Just as she had done so and was assailed by an unpleasant misgiving that somebody might make a row about the destruction of these things (for everybody was so foolish and sentimental), she heard the voice of Cocky’s body-servant speaking at the door to her maid, and the maid approached her with a rather astonished face.
“If you please, your Grace, his Grace is unwell: could you go to his room a moment, madam?”
“Go to his room?”
She was as astonished as her maid. Cocky must be very ill indeed if she were summoned to him. His chronic maladies, due to brandies and sodas and insomnia, were never even named to her.

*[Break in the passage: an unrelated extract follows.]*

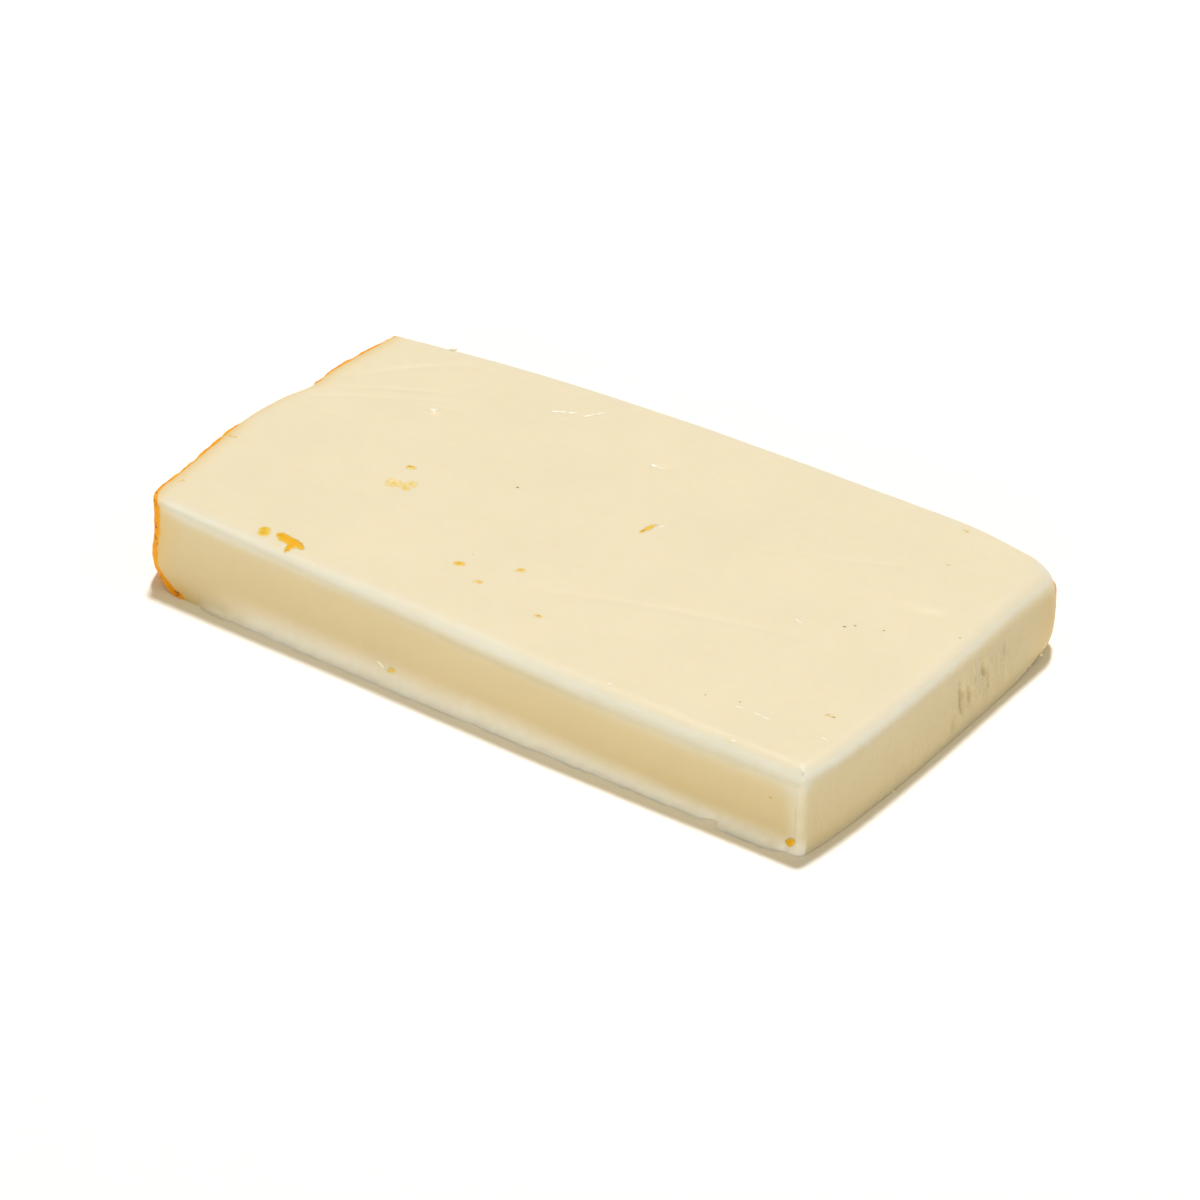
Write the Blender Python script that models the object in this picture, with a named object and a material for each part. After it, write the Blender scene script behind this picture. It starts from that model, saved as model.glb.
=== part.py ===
"""A slab of semi-soft washed-rind cheese, lying on its cut underside.

One solid. The rind end faces -X, and the rind also wraps the corner where +X meets +Y.
The long cuts face -Y and +Y, and the short cut faces +X.
A block is subdivided and then shaped in five steps: its upright corners are rounded, its rims
are rounded, its top is given its uneven thickness, the foot of its rind end is curled under,
and its sides are bowed. The origin ends up on the underside, below the middle of the slab.
"""

import math

import bmesh
import bpy
from mathutils import Matrix, Vector

MM = 0.001

# The straight block that the slab is shaped from. x runs from the rind end to the cut end,
# y from the front cut to the back cut, and z up from the underside.
LENGTH = 147.6 * MM
WIDTH = 84.0 * MM
THICKNESS = 17.0 * MM
CELLS = (48, 28, 10)
CROWDING = 0.82  # how strongly the cells crowd towards the rims, from 0 to 1

# The rind end: it swings outwards from front to back, with a dent and a shoulder in it.
RIND_SWING = 6.3 * MM
RIND_SWING_FULL = 0.5
RIND_DENT = 1.4 * MM
RIND_DENT_PLACE = 0.655
RIND_DENT_SPREAD = 0.065
RIND_LEAN = 1.3 * MM
RIND_SHOULDER_DEPTH = 2.5 * MM
RIND_SHOULDER_RUN = 6.0 * MM
FOOT_REACH = 7.6 * MM
FOOT_HEIGHT = 5.2 * MM

# The cut end bows outwards, mostly near the front.
CUT_END_BOW = 1.9 * MM
CUT_END_BOW_SKEW = 0.6

# The front cut bows outwards too, and the knife smeared a lip along its foot.
FRONT_BOW = 1.3 * MM
FRONT_BOW_SKEW = 0.7
LIP_REACH = 0.6 * MM
LIP_HEIGHT = 1.6 * MM
TONGUE_REACH = 0.8 * MM
TONGUE_START = (0.884, 0.894)
TONGUE_END = (0.965, 0.985)

# The back cut is a long arc with its crest past the middle.
BACK_CREST = 2.6 * MM
BACK_CREST_PLACE = 0.6
BACK_FALL_TO_RIND = 7.3 * MM
BACK_FALL_TO_CUT = 1.5 * MM
BACK_FALL_CURVE = 2.5

# The corner that carries rind: where it starts along and across, and its shape.
RIND_CORNER_ALONG = 0.84
RIND_CORNER_ACROSS = 0.76
RIND_CORNER_BELLY = 0.9 * MM
RIND_CORNER_SLUMP = 0.8 * MM

# How much thicker than the block the slab is at its corners and in its middle.
FRONT_RISE_AT_RIND = 1.7 * MM
FRONT_RISE_AT_CUT = -0.9 * MM
FRONT_RISE_CURVE = 2.2
BACK_RISE_AT_RIND = 1.6 * MM
BACK_RISE_AT_CUT = -0.1 * MM
TOP_SWELL = 0.35 * MM

# Radii of the upright corners.
CORNER_RIND_FRONT = 0.5 * MM
CORNER_CUT_FRONT = 0.4 * MM
CORNER_CUT_BACK = 8.0 * MM
CORNER_RIND_BACK = 1.0 * MM

# Radii of the rims, and the shares of the length and width over which they grow.
TOP_RIM_FRONT = (0.9 * MM, 2.6 * MM)
TOP_RIM_FRONT_GROWS = (0.0, 0.72)
TOP_RIM_CUT = (1.4 * MM, 3.5 * MM)
TOP_RIM_CUT_GROWS = (0.35, 0.9)
TOP_RIM_BACK = (1.1 * MM, 3.5 * MM)
TOP_RIM_BACK_GROWS = (0.86, 1.0)
TOP_RIM_RIND = 0.8 * MM
BOTTOM_RIM = (0.5 * MM, 5.0 * MM)
RIM_BLEND = 0.5 * MM  # how closely a rim keeps to its own radius near a corner

SHARP_EDGE = math.radians(50.0)
PASTE_COLOUR = (0.86, 0.76, 0.55, 1.0)
PASTE_ROUGHNESS = 0.42


def share_of(value, whole):
    """value as a share of whole, held between 0 and 1."""
    return min(max(value / whole, 0.0), 1.0)


def ramp(value, start, full):
    """An ease with level ends, from 0 at start to 1 at full."""
    share = share_of(value - start, full - start)
    return share * share * (3.0 - 2.0 * share)


def mix(low, high, share):
    return low + (high - low) * share


def grown(sizes, place, span):
    """A size that grows from the first of sizes to the second over a span."""
    return mix(*sizes, ramp(place, *span))


def hump(place, middle, spread):
    """A bell of height 1."""
    return math.exp(-(((place - middle) / spread) ** 2))


def crowd(share):
    """Moves evenly spaced cuts towards both ends."""
    return share - CROWDING * math.sin(2.0 * math.pi * share) / (2.0 * math.pi)


def block():
    """A closed block of quads from the origin, with its cells crowded towards its rims."""
    bm = bmesh.new()
    bmesh.ops.create_cube(bm, size=1.0, matrix=Matrix.Translation((0.5, 0.5, 0.5)))
    for axis, cells in enumerate(CELLS):
        along = [e for e in bm.edges if abs(e.verts[0].co[axis] - e.verts[1].co[axis]) > 0.5]
        bmesh.ops.subdivide_edges(bm, edges=along, cuts=cells - 1, use_grid_fill=True)
    for vert in bm.verts:
        vert.co.x = LENGTH * crowd(vert.co.x)
        vert.co.y = WIDTH * crowd(vert.co.y)
        vert.co.z = THICKNESS * crowd(vert.co.z)
    return bm


def corner_radius(x, y):
    """The radius of the upright corner nearest to a place in the plan."""
    if x < LENGTH / 2.0:
        return CORNER_RIND_FRONT if y < WIDTH / 2.0 else CORNER_RIND_BACK
    return CORNER_CUT_FRONT if y < WIDTH / 2.0 else CORNER_CUT_BACK


def round_corner(x, y):
    """Bends the square corners of the plan to arcs, shell by shell.

    Returns the new place and the outward direction there."""
    radius = corner_radius(x, y)
    inner = Vector((min(max(x, radius), LENGTH - radius), min(max(y, radius), WIDTH - radius)))
    offset = Vector((x, y)) - inner
    if abs(offset.x) > 0.0 and abs(offset.y) > 0.0:
        shell = max(abs(offset.x), abs(offset.y))
        outward = offset.normalized()
        return inner + outward * shell, outward
    sides = (
        (x, Vector((-1.0, 0.0))),
        (LENGTH - x, Vector((1.0, 0.0))),
        (y, Vector((0.0, -1.0))),
        (WIDTH - y, Vector((0.0, 1.0))),
    )
    return Vector((x, y)), min(sides, key=lambda side: side[0])[1]


def side_shares(x, y):
    """How much each side counts at a place, in the order rind end, cut end, front, back."""
    nearness = [1.0 / (gap + RIM_BLEND) ** 2 for gap in (x, LENGTH - x, y, WIDTH - y)]
    total = sum(nearness)
    return [value / total for value in nearness]


def rind_corner(x, y):
    """1 at the corner that carries rind, fading to 0 around it."""
    along = ramp(x / LENGTH, RIND_CORNER_ALONG, 1.0)
    return along * ramp(y / WIDTH, RIND_CORNER_ACROSS, 1.0)


def top_rim(x, y):
    """The radius of the rounding between the top and the sides."""
    radii = (
        TOP_RIM_RIND,
        grown(TOP_RIM_CUT, y / WIDTH, TOP_RIM_CUT_GROWS),
        grown(TOP_RIM_FRONT, x / LENGTH, TOP_RIM_FRONT_GROWS),
        grown(TOP_RIM_BACK, x / LENGTH, TOP_RIM_BACK_GROWS),
    )
    return sum(share * radius for share, radius in zip(side_shares(x, y), radii))


def round_rim(gap, depth, radius):
    """Carries a point of a square rim onto an arc.

    gap is its distance in from the side and depth its distance from the top or underside.
    Returns the new gap and depth."""
    if gap >= radius or depth >= radius:
        return gap, depth
    outward = radius - gap
    upward = radius - depth
    length = math.hypot(outward, upward)
    return radius - radius * outward / length, radius - radius * upward / length


def curl_foot(x, z):
    """Bends the foot of the rind end under, layer by layer, on an elliptic arc."""
    outward = (FOOT_REACH - x) / FOOT_REACH
    downward = (FOOT_HEIGHT - z) / FOOT_HEIGHT
    if outward <= 0.0 or downward <= 0.0:
        return x, z
    tightening = max(outward, downward) / math.hypot(outward, downward)
    return (
        FOOT_REACH * (1.0 - outward * tightening),
        FOOT_HEIGHT * (1.0 - downward * tightening),
    )


def rise(x, y):
    """How much thicker than the block the slab is at a place."""
    along = share_of(x, LENGTH)
    across = share_of(y, WIDTH)
    front = mix(FRONT_RISE_AT_CUT, FRONT_RISE_AT_RIND, (1.0 - along) ** FRONT_RISE_CURVE)
    back = mix(BACK_RISE_AT_RIND, BACK_RISE_AT_CUT, along)
    swell = TOP_SWELL * math.sin(math.pi * along) * math.sin(math.pi * across)
    return mix(front, back, across) + swell - RIND_CORNER_SLUMP * rind_corner(x, y)


def rind_end_reach(y, level):
    """How far the rind end stands out of the block."""
    across = share_of(y, WIDTH)
    reach = RIND_SWING * ramp(across, 0.0, RIND_SWING_FULL)
    reach -= RIND_DENT * hump(across, RIND_DENT_PLACE, RIND_DENT_SPREAD)
    reach += RIND_LEAN * ramp(level, 1.0, 0.0)
    return reach - RIND_SHOULDER_DEPTH * (1.0 - share_of(y, RIND_SHOULDER_RUN)) ** 2


def cut_end_reach(across, belly):
    """How far the cut end stands out of the block."""
    return CUT_END_BOW * math.sin(math.pi * across**CUT_END_BOW_SKEW) + belly * across**4


def front_reach(along, z):
    """How far the front cut stands out of the block, with the lip along its foot."""
    tongue = ramp(along, *TONGUE_START) * (1.0 - ramp(along, *TONGUE_END))
    lip = (LIP_REACH + TONGUE_REACH * tongue) * math.exp(-z / LIP_HEIGHT)
    return FRONT_BOW * math.sin(math.pi * along**FRONT_BOW_SKEW) + lip


def back_reach(along, belly):
    """How far the back cut stands out of the block."""
    if along < BACK_CREST_PLACE:
        fall = BACK_FALL_TO_RIND * (1.0 - along / BACK_CREST_PLACE) ** BACK_FALL_CURVE
    else:
        fall = BACK_FALL_TO_CUT * share_of(along - BACK_CREST_PLACE, 1.0 - BACK_CREST_PLACE) ** 2
    return BACK_CREST - fall + belly * along**8


def bow_sides(x, y, z):
    """Moves a place outwards as the sides run."""
    along = share_of(x, LENGTH)
    across = share_of(y, WIDTH)
    level = share_of(z, THICKNESS)
    belly = RIND_CORNER_BELLY * math.sin(math.pi * level)
    bowed_x = x - (1.0 - along) * rind_end_reach(y, level) + along * cut_end_reach(across, belly)
    bowed_y = y - (1.0 - across) * front_reach(along, z) + across * back_reach(along, belly)
    return bowed_x, bowed_y


def shape(place):
    """Where a point of the block's surface lies on the finished slab."""
    x, y, z = place
    gap = min(x, LENGTH - x, y, WIDTH - y)
    plan, outward = round_corner(x, y)
    if z > THICKNESS / 2.0:
        new_gap, depth = round_rim(gap, THICKNESS - z, top_rim(x, y))
        level = THICKNESS - depth
    else:
        new_gap, level = round_rim(gap, z, mix(*BOTTOM_RIM, rind_corner(x, y)))
    plan -= outward * (new_gap - gap)
    thickening = 1.0 + rise(plan.x, plan.y) / THICKNESS
    curled, level = curl_foot(x, level)
    plan.x += curled - x
    return Vector((*bow_sides(plan.x, plan.y, level), level * thickening))


def paste():
    material = bpy.data.materials.new("cheese_paste")
    material.use_nodes = True
    shader = material.node_tree.nodes["Principled BSDF"]
    shader.inputs["Base Color"].default_value = PASTE_COLOUR
    shader.inputs["Roughness"].default_value = PASTE_ROUGHNESS
    shader.inputs["Metallic"].default_value = 0.0
    return material


def cheese_slab():
    bm = block()
    for vert in bm.verts:
        vert.co = shape(vert.co)
    low = Vector([min(v.co[axis] for v in bm.verts) for axis in range(3)])
    high = Vector([max(v.co[axis] for v in bm.verts) for axis in range(3)])
    underside_middle = Vector(((low.x + high.x) / 2.0, (low.y + high.y) / 2.0, low.z))
    bmesh.ops.translate(bm, verts=bm.verts, vec=-underside_middle)
    bmesh.ops.recalc_face_normals(bm, faces=bm.faces)
    mesh = bpy.data.meshes.new("cheese_slab")
    bm.to_mesh(mesh)
    bm.free()
    mesh.shade_smooth()
    mesh.set_sharp_from_angle(angle=SHARP_EDGE)
    mesh.materials.append(paste())
    slab = bpy.data.objects.new("cheese_slab", mesh)
    bpy.context.scene.collection.objects.link(slab)


def main():
    for old in list(bpy.data.objects):
        bpy.data.objects.remove(old, do_unlink=True)
    cheese_slab()


main()
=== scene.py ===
"""The looks of a slab of semi-soft washed-rind cheese, laid out as a Blender add-on.

The slab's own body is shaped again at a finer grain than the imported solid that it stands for.
Rind flecks, dark specks, shreds of paste and crumbs are laid on it as pieces of their own.
Lengths are in metres. +X runs from the rind end to the cut end, +Y from the front cut to the
back cut, and +Z up from the underside. Places on the slab are given from its origin.
"""

import math
from collections import namedtuple

import bmesh
import bpy
from bpy.props import FloatProperty, FloatVectorProperty, IntVectorProperty, PointerProperty
from mathutils import Matrix, Vector, noise
from mathutils.bvhtree import BVHTree


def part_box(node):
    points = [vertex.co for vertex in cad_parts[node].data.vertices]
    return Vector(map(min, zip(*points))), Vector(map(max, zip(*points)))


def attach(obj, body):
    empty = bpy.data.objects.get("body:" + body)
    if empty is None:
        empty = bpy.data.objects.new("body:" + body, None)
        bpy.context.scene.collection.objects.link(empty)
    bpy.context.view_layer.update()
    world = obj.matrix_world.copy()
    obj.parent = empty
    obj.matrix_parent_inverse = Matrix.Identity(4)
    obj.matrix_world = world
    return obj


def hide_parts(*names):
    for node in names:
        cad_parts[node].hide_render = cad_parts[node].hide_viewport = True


bl_info = {
    "name": "Washed-rind cheese slab",
    "version": (1, 0, 0),
    "blender": (4, 5, 0),
    "location": "3D View > Sidebar > Cheese",
    "description": "Builds a slab of semi-soft washed-rind cheese with its rind, flecks and crumbs",
    "category": "Object",
}

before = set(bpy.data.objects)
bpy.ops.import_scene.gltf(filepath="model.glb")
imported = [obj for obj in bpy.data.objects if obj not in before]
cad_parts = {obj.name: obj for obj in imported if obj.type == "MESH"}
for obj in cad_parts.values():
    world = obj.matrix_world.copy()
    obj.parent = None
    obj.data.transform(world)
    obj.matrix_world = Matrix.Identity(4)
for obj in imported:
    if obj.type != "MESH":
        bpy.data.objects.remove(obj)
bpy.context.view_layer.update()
SLAB_NODE = "cheese_slab"
SLAB_LOW, SLAB_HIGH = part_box(SLAB_NODE)
BODY_NAME = "cheese_body"
FLECKS_NAME = "rind_flecks"

MM = 0.001

# ---- Sizes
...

He had certainly coughed and shivered at the funeral that forenoon, and in the train the day before, but then he so often did this no one attached any importance to a little more of it or a little less.
This time, however, poor Cocky, over whom Providence (or the powers of darkness) did not watch as they ought to have done, had caught something worse than a cold, standing without a hat so long in that biting March morning, in a damp and windy country churchyard, and without a drop of anything inside him, as he pathetically remarked.
In the evening he was so unwell with shivering, difficulty of breathing, and pains in his head and limbs, that he could not even drink liquors and enjoy the newspaper attacks upon himself in his own rooms, but had to go to bed at ten o’clock, which he had certainly never done since his early boyhood.
“Most unlucky beast in all creation I am,” he muttered as he shivered between the sheets. “Just got the ribbons between my fingers and ten to one the coach’ll land in a ditch; ditch we must all end in, eh? Worms and winding sheet and all; even Mouse’ll come to that some time. Here, you, get me some brandy and don’t stand staring, you fool.”
But his valet was no fool, and instead of bringing the brandy went to another wing of the house for the doctor, who had always lived in it for many years as attendant on the deceased duke.
The doctor found the new duke in a very sad state of health, with some fever and a hacking cough, which threatened to become pleuro-pneumonia and would try the slender amount of strength which the sick man possessed very dangerously; he advised that the duchess should be told.
So she was told, and came across the great house looking like a Burne-Jones in her long black robes, with the fairness of her skin and hair dazzling in their contrast to her garb of woe.